As someone who really reps Africa hard, how do you feel about the representation of the continent and African culture in the media? And do you feel like you have a responsibility to represent Africa in a positive light?

100 per cent. I think if Africans don’t represent Africa in the right way and tell our own stories, we’re going to continue to be bombarded with bullshit images of flies on tails, UNICEF adverts and Band Aid…and how Africa has received over $120 billion (£79 billion) in aid but yet, some of the areas are still disgustingly poor and mismanaged. Even from a musical perspective – there’s a lot of work, and I just try to do the little bit that I can as Afrikan Boy with the small team that I have.
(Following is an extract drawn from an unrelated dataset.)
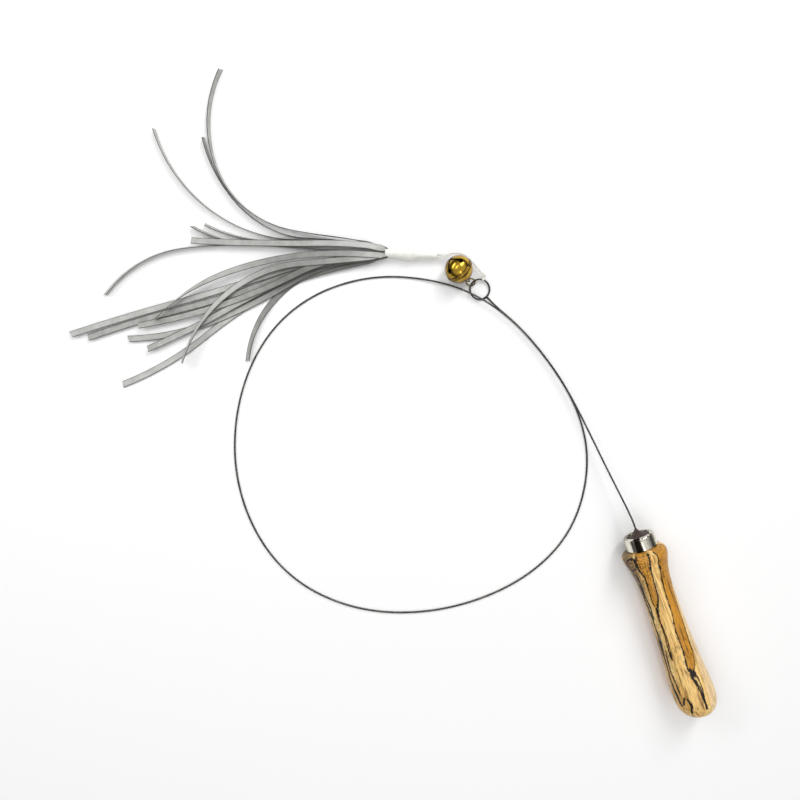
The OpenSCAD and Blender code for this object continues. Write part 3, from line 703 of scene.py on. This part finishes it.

If someone types in Afrikan Boy anywhere in the world, they’ll see someone who is doing something positive and trying to represent a great image.

Your debut album The ABCD was released in August 2014, but it’s been about 7 years since you appeared on the scene. Was it a conscious decision to hold back on recording a debut album, or were you just busy with life?

It definitely was a conscious decision to delay because I was studying for my degree and life happened, but at the same time I was also preparing and getting the right situation ready to release an album properly. All those things involve building a good, sturdy team that believe in you, who know what you’re about, who know where you want to go and how to do it. It’s actually come out very organically in my opinion. I envisioned my album to maybe come out on Maya’s label, or on a different record label – I never thought I’d be doing it independently and have the support that I’ve got from it so far.

It’s all about timing. Some of the tracks like my first single of the album Hit Em Up with the Fela Kuti sample, that track has been with me since I was studying in 2007. If it was released then, it might not have gotten the traction that it has now, because more people are open to it. Timing is a huge factor.